WRITTEN EXERCISE: The data below needs to be returned exactly, line for line.

MATERIAL:
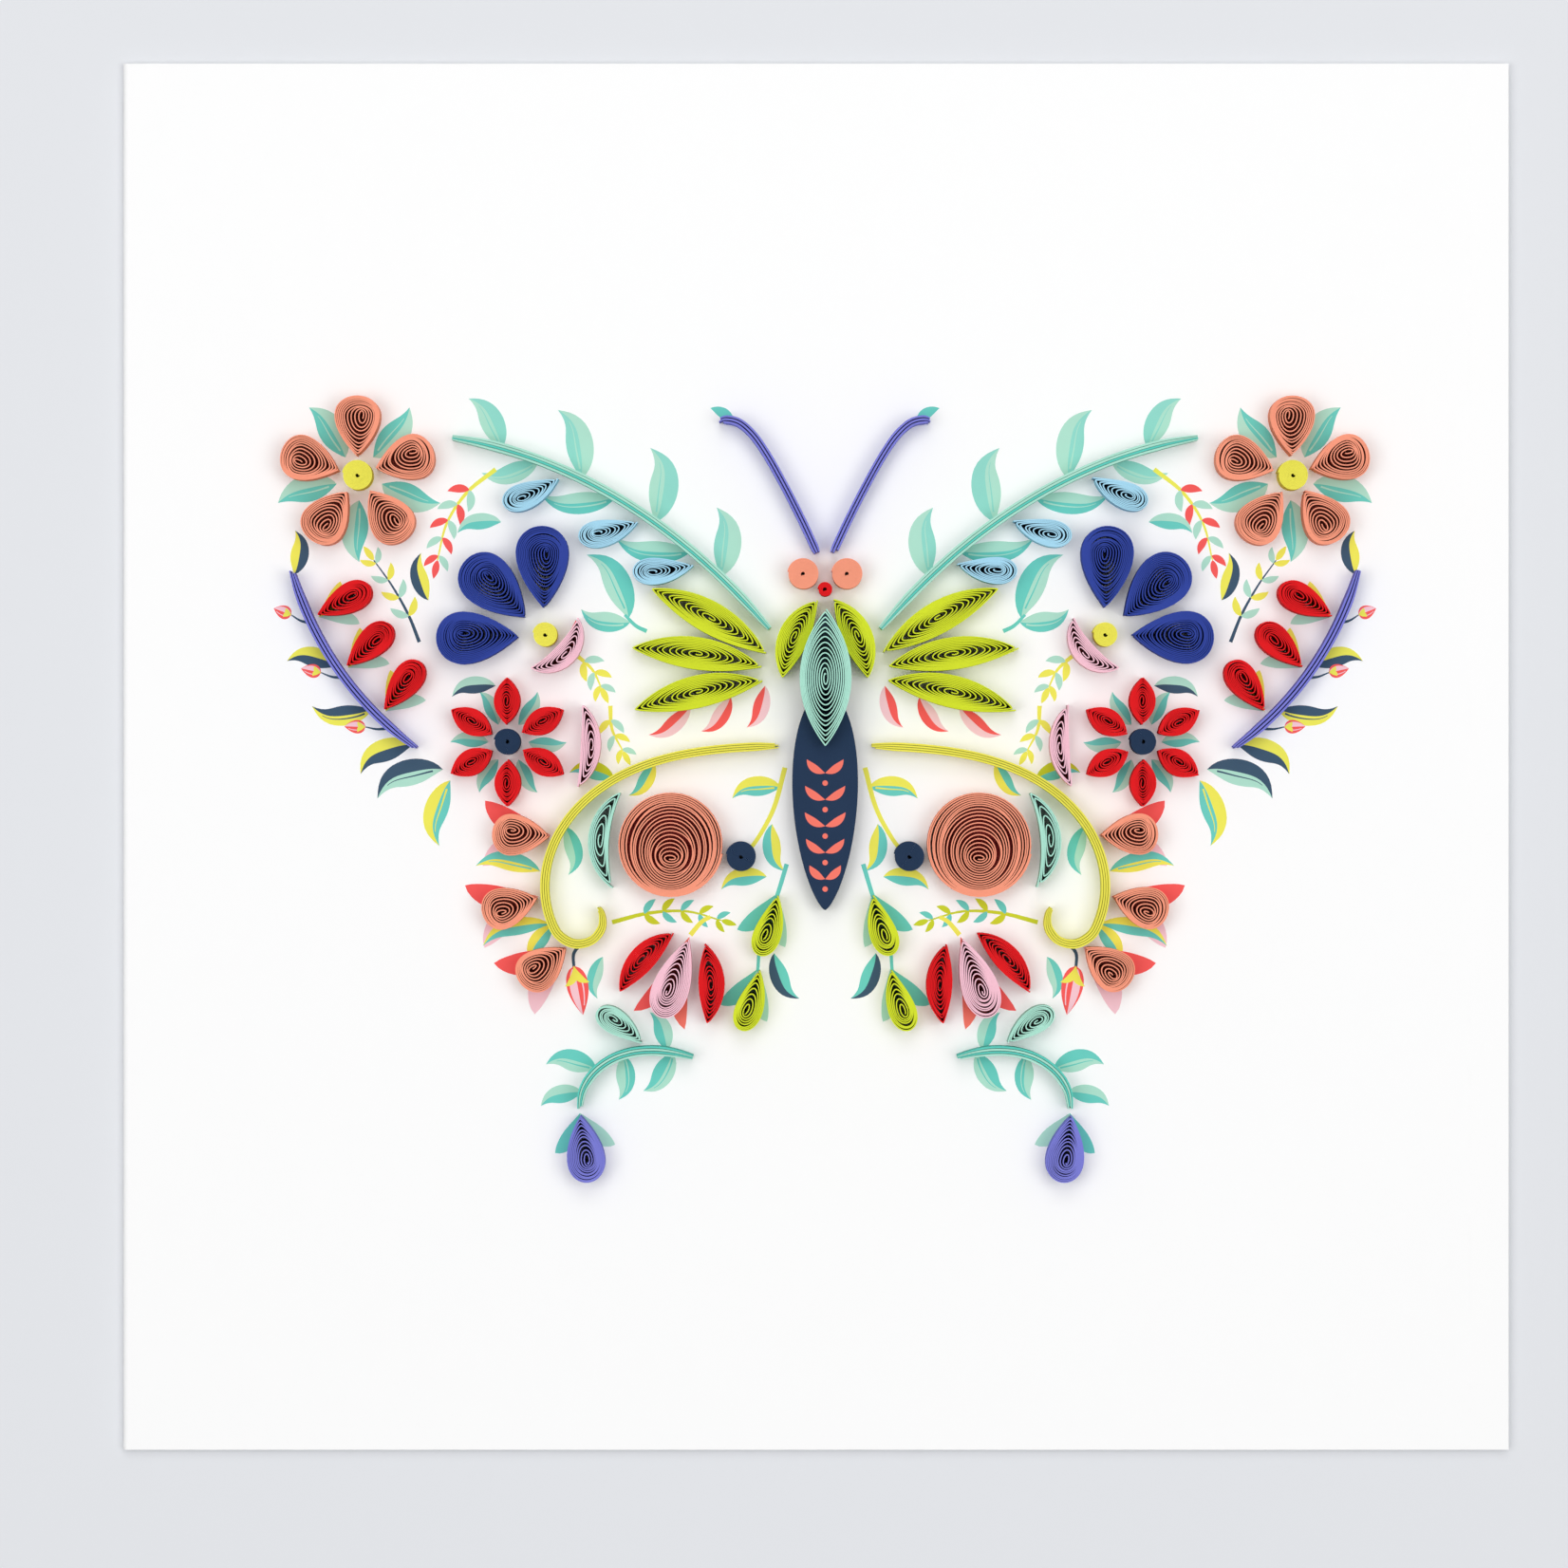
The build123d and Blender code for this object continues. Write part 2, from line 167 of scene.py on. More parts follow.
def measure(outline, form):
    """Place, direction, length, width and bend of a coil, worked out from its corners."""
    count = len(outline)
    step = np.roll(outline, -1, 0) - outline
    course = np.arctan2(step[:, 1], step[:, 0])
    turn = (course - np.roll(course, 1) + pi) % (2 * pi) - pi
    corners = np.roll(outline, -int(np.argmax(turn)), 0)
    start, far = corners[0], corners[count // 2]
    pair = max(count // 4, 1)
    span = hypot(*(far - start))
    along = (far - start) / span
    middle = (corners[pair] + corners[-pair]) / 2 - start
    x, y = middle @ along, middle @ np.array([-along[1], along[0]])
    bend, length, share = 0.0, span, x / span
    if abs(y) > NEAR:
        radius = hypot(span / 2, (x * x - x * span + y * y) / (2 * y))
        bend = -2 * asin(span / 2 / radius) * (1 if y > 0 else -1)
        length = radius * abs(bend)
        share = asin((x - span / 2) / radius) / abs(bend) + 0.5
    width = float(hypot(*(corners[pair] - corners[-pair])) / profile(form, share))
    heading = atan2(along[1], along[0])
    return SimpleNamespace(start=start, heading=heading, length=length, width=width, bend=bend, form=form)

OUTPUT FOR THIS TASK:
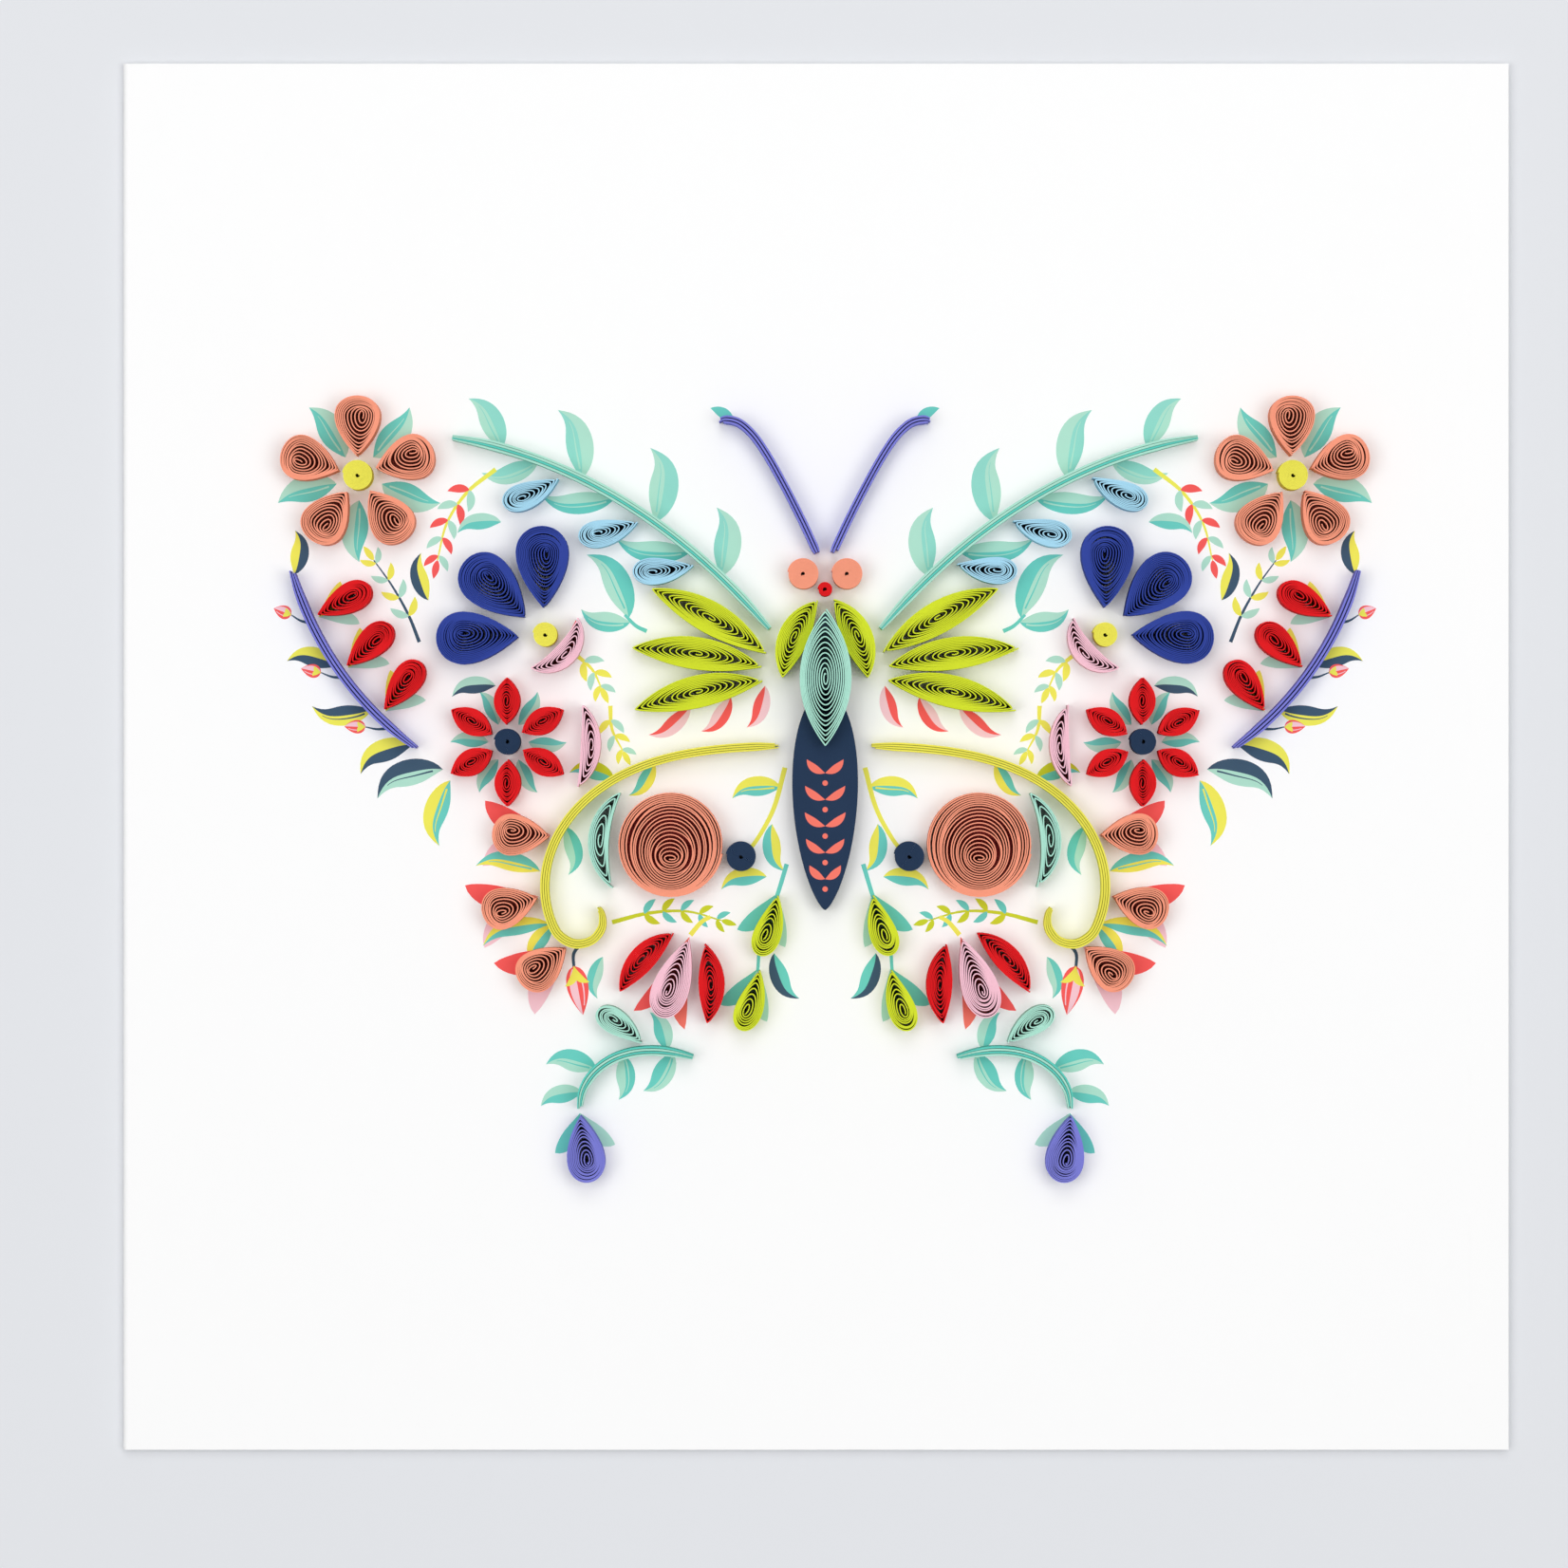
The build123d and Blender code for this object continues. Write part 2, from line 167 of scene.py on. More parts follow.
def measure(outline, form):
    """Place, direction, length, width and bend of a coil, worked out from its corners."""
    count = len(outline)
    step = np.roll(outline, -1, 0) - outline
    course = np.arctan2(step[:, 1], step[:, 0])
    turn = (course - np.roll(course, 1) + pi) % (2 * pi) - pi
    corners = np.roll(outline, -int(np.argmax(turn)), 0)
    start, far = corners[0], corners[count // 2]
    pair = max(count // 4, 1)
    span = hypot(*(far - start))
    along = (far - start) / span
    middle = (corners[pair] + corners[-pair]) / 2 - start
    x, y = middle @ along, middle @ np.array([-along[1], along[0]])
    bend, length, share = 0.0, span, x / span
    if abs(y) > NEAR:
        radius = hypot(span / 2, (x * x - x * span + y * y) / (2 * y))
        bend = -2 * asin(span / 2 / radius) * (1 if y > 0 else -1)
        length = radius * abs(bend)
        share = asin((x - span / 2) / radius) / abs(bend) + 0.5
    width = float(hypot(*(corners[pair] - corners[-pair])) / profile(form, share))
    heading = atan2(along[1], along[0])
    return SimpleNamespace(start=start, heading=heading, length=length, width=width, bend=bend, form=form)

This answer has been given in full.